BEGIN DATA SECTION

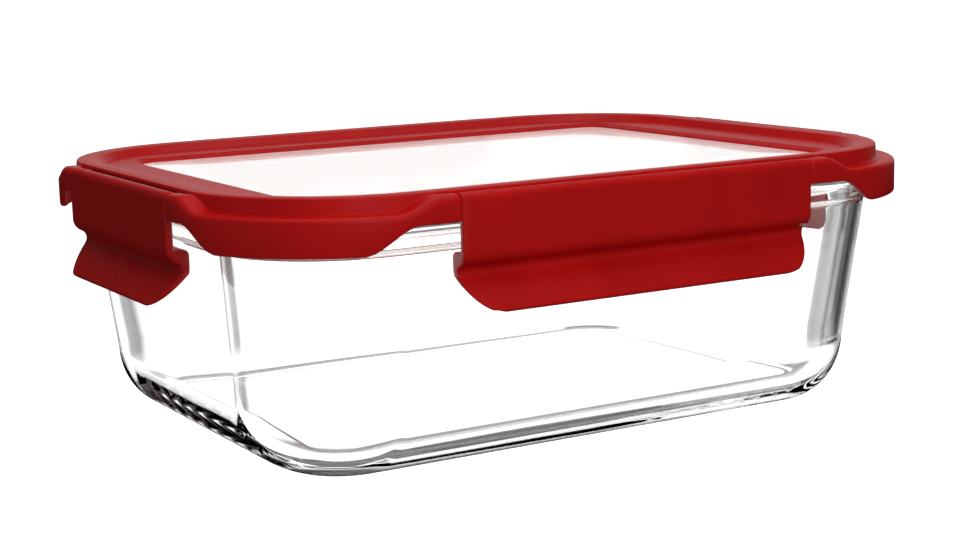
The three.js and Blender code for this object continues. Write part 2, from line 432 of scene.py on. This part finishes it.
def near_latch(station):
    """How far the skirt has risen, how far the ledge has swelled and how deep the slot is here."""
    place = station.point(0, 0, None)
    x, y = abs(place.x), abs(place.y)

    def share(key_far, key_near):
        return max(smooth((RISE_X[key_far] - x) / (RISE_X[key_far] - RISE_X[key_near])),
                   smooth((RISE_Y[key_far] - y) / (RISE_Y[key_far] - RISE_Y[key_near])))

    slot = max(smooth((LATCH_X + GROOVE_RUN - x) / GROOVE_FADE),
               smooth((LATCH_Y + GROOVE_RUN - y) / GROOVE_FADE))
    return share("full", "level"), share("ledge", "shoulder"), slot


def frame_profile(station):
    rise, swell, slot = near_latch(station)
    inset = station.inset
    bottom = LID_TOP - mix(SKIRT_DEPTH, SKIRT_DEPTH_AT_LATCH, rise) + inset
    ledge = LID_TOP - mix(LEDGE_DEPTH, SHOULDER_DEPTH, swell) - inset
    floor = mix(ledge, LID_TOP - GROOVE_DEPTH, slot * swell)
    under = LID_TOP - mix(UNDERSIDE, SKIRT_DEPTH_AT_LATCH, rise) + inset
    return filleted([
        (WINDOW, LID_TOP - SEAT_DEPTH, WINDOW_CORNER, 0.3),
        (-7.4, LID_TOP - SEAT_DEPTH, None, 0),
        (RIDGE_INNER, LID_TOP - HOLLOW_DEPTH, None, 0),
        (-RIDGE_WALL, LID_TOP - HOLLOW_DEPTH, None, 0),
        (-RIDGE_WALL, under, None, 0),
        (FLANGE - SKIRT_WALL, under, None, 0),
        (FLANGE - SKIRT_WALL, bottom - SKIRT_STEP, None, 0.3),
        (FLANGE, bottom - SKIRT_STEP, None, 0.6),
        (FLANGE, ledge, None, mix(1.1, 2.4, swell)),
        (GROOVE + 0.1, ledge, None, 0.25),
        (GROOVE, floor, None, 0.25),
        (0.15, floor, None, 0.5),
        (0, LID_TOP - 0.1, None, 0.6),
        (-2.85, LID_TOP, None, 4.0),
        (RIDGE_INNER, LID_TOP - 0.25, None, 0.9),
        (-7.5, LID_TOP - 2.25, None, 1.0),
        (-18.8, LID_TOP - 2.2, WINDOW_CORNER + 2, 1.2),
        (WINDOW, LID_TOP - 3.05, WINDOW_CORNER, 0.5),
    ], steps=4)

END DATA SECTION

#### REQUIRED TASK
Copy out every line of the data above, exactly as given.

#### RESULT OF THIS TASK
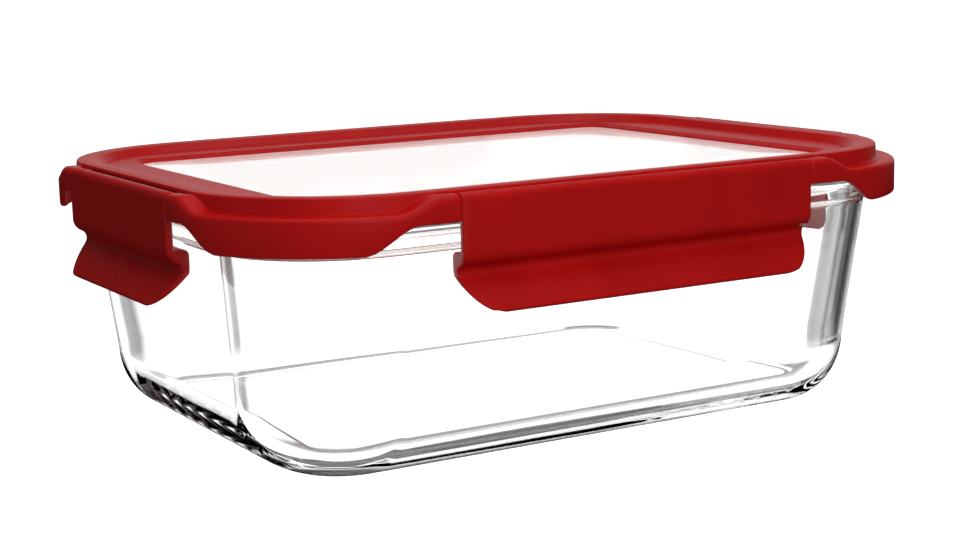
The three.js and Blender code for this object continues. Write part 2, from line 432 of scene.py on. This part finishes it.
def near_latch(station):
    """How far the skirt has risen, how far the ledge has swelled and how deep the slot is here."""
    place = station.point(0, 0, None)
    x, y = abs(place.x), abs(place.y)

    def share(key_far, key_near):
        return max(smooth((RISE_X[key_far] - x) / (RISE_X[key_far] - RISE_X[key_near])),
                   smooth((RISE_Y[key_far] - y) / (RISE_Y[key_far] - RISE_Y[key_near])))

    slot = max(smooth((LATCH_X + GROOVE_RUN - x) / GROOVE_FADE),
               smooth((LATCH_Y + GROOVE_RUN - y) / GROOVE_FADE))
    return share("full", "level"), share("ledge", "shoulder"), slot


def frame_profile(station):
    rise, swell, slot = near_latch(station)
    inset = station.inset
    bottom = LID_TOP - mix(SKIRT_DEPTH, SKIRT_DEPTH_AT_LATCH, rise) + inset
    ledge = LID_TOP - mix(LEDGE_DEPTH, SHOULDER_DEPTH, swell) - inset
    floor = mix(ledge, LID_TOP - GROOVE_DEPTH, slot * swell)
    under = LID_TOP - mix(UNDERSIDE, SKIRT_DEPTH_AT_LATCH, rise) + inset
    return filleted([
        (WINDOW, LID_TOP - SEAT_DEPTH, WINDOW_CORNER, 0.3),
        (-7.4, LID_TOP - SEAT_DEPTH, None, 0),
        (RIDGE_INNER, LID_TOP - HOLLOW_DEPTH, None, 0),
        (-RIDGE_WALL, LID_TOP - HOLLOW_DEPTH, None, 0),
        (-RIDGE_WALL, under, None, 0),
        (FLANGE - SKIRT_WALL, under, None, 0),
        (FLANGE - SKIRT_WALL, bottom - SKIRT_STEP, None, 0.3),
        (FLANGE, bottom - SKIRT_STEP, None, 0.6),
        (FLANGE, ledge, None, mix(1.1, 2.4, swell)),
        (GROOVE + 0.1, ledge, None, 0.25),
        (GROOVE, floor, None, 0.25),
        (0.15, floor, None, 0.5),
        (0, LID_TOP - 0.1, None, 0.6),
        (-2.85, LID_TOP, None, 4.0),
        (RIDGE_INNER, LID_TOP - 0.25, None, 0.9),
        (-7.5, LID_TOP - 2.25, None, 1.0),
        (-18.8, LID_TOP - 2.2, WINDOW_CORNER + 2, 1.2),
        (WINDOW, LID_TOP - 3.05, WINDOW_CORNER, 0.5),
    ], steps=4)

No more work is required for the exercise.